The vulnerable code path resides within internal/agent/tools/web_fetch.go. The validation logic correctly identifies private IP ranges but fails to pass the resolved address to the execution context.

The fetchWithChromedp function demonstrates the structural flaw. The targetURL variable retains the original hostname string. When chromedp.Navigate(targetURL) executes, the browser engine relies on the host operating system's DNS resolver to find the destination, creating the TOCTOU condition.

func (t *WebFetchTool) fetchWithChromedp(ctx context.Context, targetURL string) (string, error) {
    // targetURL is not DNS-pinned; browser resolves it independently
    err := chromedp.Run(ctx,
        chromedp.Navigate(targetURL),  // Third DNS lookup occurs here
        chromedp.WaitReady("body", chromedp.ByQuery),
        chromedp.OuterHTML("html", &html),
    )
}

The patch introduced in commit 2b3f76e418e428ac9cab6d63451d25f3052c156d remediates this by implementing strict DNS pinning. The developers created a validateAndResolve() function that captures the validated IP address in a PinnedIP structure.

The fix modifies the chromedp initialization to enforce the use of the PinnedIP. The implementation utilizes the --host-resolver-rules command-line flag, mapping the original hostname directly to the validated IP address. This instructs the browser engine to bypass its internal DNS resolution process entirely.

// Patch Snippet: Enforcing DNS Pinning via Chromedp Flags
hostRule := fmt.Sprintf("MAP %s %s", vp.Host, vp.PinnedIP.String())
opts := append(
    chromedp.DefaultExecAllocatorOptions[:],
    chromedp.Flag("host-resolver-rules", hostRule), // DNS PINNING
    // ...
)

Exploiting CVE-2026-30858 requires the attacker to control an authoritative DNS server for a registered domain. The DNS server must be configured to serve records with a Time-to-Live (TTL) of zero. This configuration prevents intermediate DNS resolvers and the host operating system from caching the initial benign response.

The attacker configures the custom DNS server to alternate its A-record responses. The first incoming request for the domain returns a safe, routable public IP address (e.g., 1.1.1.1). Any subsequent requests within a short timeframe return the target internal IP address (e.g., 127.0.0.1 or 169.254.169.254).

The attack sequence begins when the attacker submits a prompt to the WeKnora agent requesting content from the malicious domain. The agent executes the web_fetch tool. The validation function resolves the domain to the public IP address, passing the security check. The execution function then instructs the headless browser to navigate to the domain.

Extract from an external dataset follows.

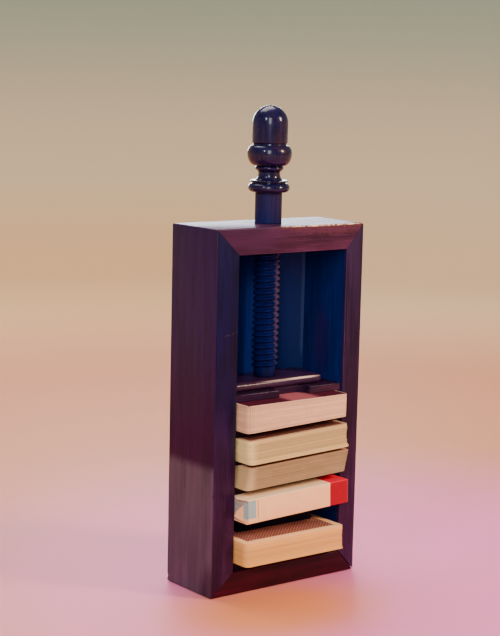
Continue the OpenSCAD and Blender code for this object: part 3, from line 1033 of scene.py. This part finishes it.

The browser initiates its own DNS resolution, receiving the secondary response containing the internal IP address. The browser establishes an HTTP connection to the internal service. Once the browser renders the response, the web_fetch tool extracts the DOM content and returns it to the attacker via the agent's output.

# Conceptual DNS Rebinding Server Logic
query_count = {}
 
def handle_dns_request(domain):
    if domain not in query_count:
        query_count[domain] = 1
        return "1.1.1.1", 0  # First request: Return public IP, TTL=0
    else:
        return "127.0.0.1", 0  # Second request: Return private IP, TTL=0

The vulnerability carries a CVSS v3.1 base score of 7.5 (High) under the GHSA advisory, reflecting the unauthenticated, network-based nature of the exploit. While the NVD record indicates a score of 6.5 based on a low privilege requirement, the application's architecture permits zero-privilege exploitation in default network configurations.

Successful exploitation grants an external attacker read access to arbitrary internal HTTP services reachable from the WeKnora application server. This capability exposes unauthenticated internal administrative interfaces, development microservices, and local network management tools. The headless browser execution also permits the execution of JavaScript within the context of the internal service's origin.

In cloud environments, this vulnerability facilitates direct access to the instance metadata service (IMDS) via the 169.254.169.254 endpoint. Attackers utilize this vector to extract temporary IAM credentials, user data scripts, and network configuration details, frequently leading to full cloud environment compromise.

The EPSS score for CVE-2026-30858 is 0.00075, placing it in the 22.39th percentile. While mass automated exploitation is unlikely, the availability of clear proof-of-concept methodologies makes this a viable target for initial access operations against organizations utilizing WeKnora for internal document processing.

The definitive remediation for CVE-2026-30858 is upgrading Tencent WeKnora to version 0.3.0 or later. This release implements comprehensive DNS pinning across the web_fetch tool suite, utilizing the --host-resolver-rules flag for chromedp and manual Host header injection for standard HTTP clients.

Organizations unable to patch immediately must implement compensating network controls. Administrators must configure strict egress firewall rules on the hosts executing the WeKnora application. These rules must explicitly deny outbound traffic destined for RFC 1918 private IP address spaces, loopback addresses, and cloud metadata endpoints (169.254.169.254).

Security teams should adopt defense-in-depth architectural patterns for applications interacting with external web content. Processes handling user-directed HTTP requests, particularly those executing headless browsers, must operate within isolated network namespaces or sandboxed containers. These environments require default-deny network policies that strictly prohibit lateral movement into internal network segments.